I only realized my mistake too late when the loop was over, but it became a reminder for me that authentic work towards career goals needs to actually be authentic. Otherwise students are exercising their agency in a kind of zero-gravity environment, with no real sense of whether they’re moving in the right direction.
Later, in our penultimate loop, Russell and Andrew had their first failure in the program. To start our second semester, they wanted to launch a “police academy” club in our school. For days, they used our class’s AI assistant to help them iterate on a club proposal and semester-long plan. I deliberately stayed mostly out of the way, so they could experience that process themselves.
They then pitched it to the club director at our school. He denied their request. His points were well taken; the students hadn’t made clear what the club would accomplish by the end, and it also wasn’t clear what made it a “police academy” and not a place to work out and watch police-related media.
They were discouraged. They had spent a few hours total working on the club idea. I was discouraged too, by the fact I had gotten the space-scaffolding ratio wrong.
The final loop was the mayor loop. Over the course of the year, Russell and Andrew had come to realize that police work happens within the context of city government and city policies. Russell also discovered he had a family connection to someone who works at city hall. (A good lesson in the power of personal networks.)
They leveraged our AI assistant again, this time to write the initial outreach email. They and I talked first through their goals for the email, then used the prompting and context skills we’ve been practicing to explain everything to the AI, then reviewed the AI’s output before sending it. They got a response, sent an AI-assisted reply they ran by me first, and got another response. A few days later they told me they had a date: March 3rd.
They then worked with AI to design the program for the mayor’s visit. It helped them draft questions about public safety and career exploration and helped them refine — but not write — their opening remarks.
The week before the mayor arrived, Russell and Andrew spent several class periods in a row rehearsing the entire visit with our network’s communications director. They told her their vision, and with her they practiced each part of it. AI had helped them make a map, but to learn the territory they had to walk through it.
The morning of March 3rd, seniors were abuzz. Mr. T, why are you wearing a suit? Russell and Andrew actually got the mayor to come? This is really happening today?
I assured them it was — I had pulled them all out of 4th period, 5th period, and lunch and ordered 17 pizzas for the occasion — but that I didn't know much about what would happen. Russell and Andrew were in charge.
The two young men greeted the mayor at the entrance and walked him to our meeting hall. I met him outside the hall. As he walked up with them I had my first moment of realizing the mayor was really here. I said, “Hello. Thank you for being here, Mr. Mayor. I’m the teacher of the class.” I stepped aside and gave Russell and Andrew space to walk by. They took it from there, going way past what any AI could do for them.

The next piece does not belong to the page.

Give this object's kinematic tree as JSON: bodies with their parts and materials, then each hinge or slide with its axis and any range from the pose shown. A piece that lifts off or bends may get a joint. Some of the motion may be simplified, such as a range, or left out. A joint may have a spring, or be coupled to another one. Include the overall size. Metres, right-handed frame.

If you’d like to read more about what students asked and the mayor shared, here’s a local news story from later that week.
For me, the pedagogy story was that building student agency specific to the AI era means three things:
We need to help students experience authentic progress in an activity that has relevance for them, with success defined by those who specialize in that activity.
We need to balance space and scaffolding as students undertake long-term projects, so that they experience formative but not summative failure.
And we need to show students how to use AI tools to achieve personal goals while also showing them where the AI’s work stops and theirs begins — and how teachers and other mentors can walk that final mile alongside them.
When you put all those moves together, which takes as much trial and error by us as by students, you end up with the kind of reflection Andrew shared in that article:
“It made me feel like I’m capable of so much more,” he said. “People didn’t believe we could get the mayor to come speak in our school, and we did it.”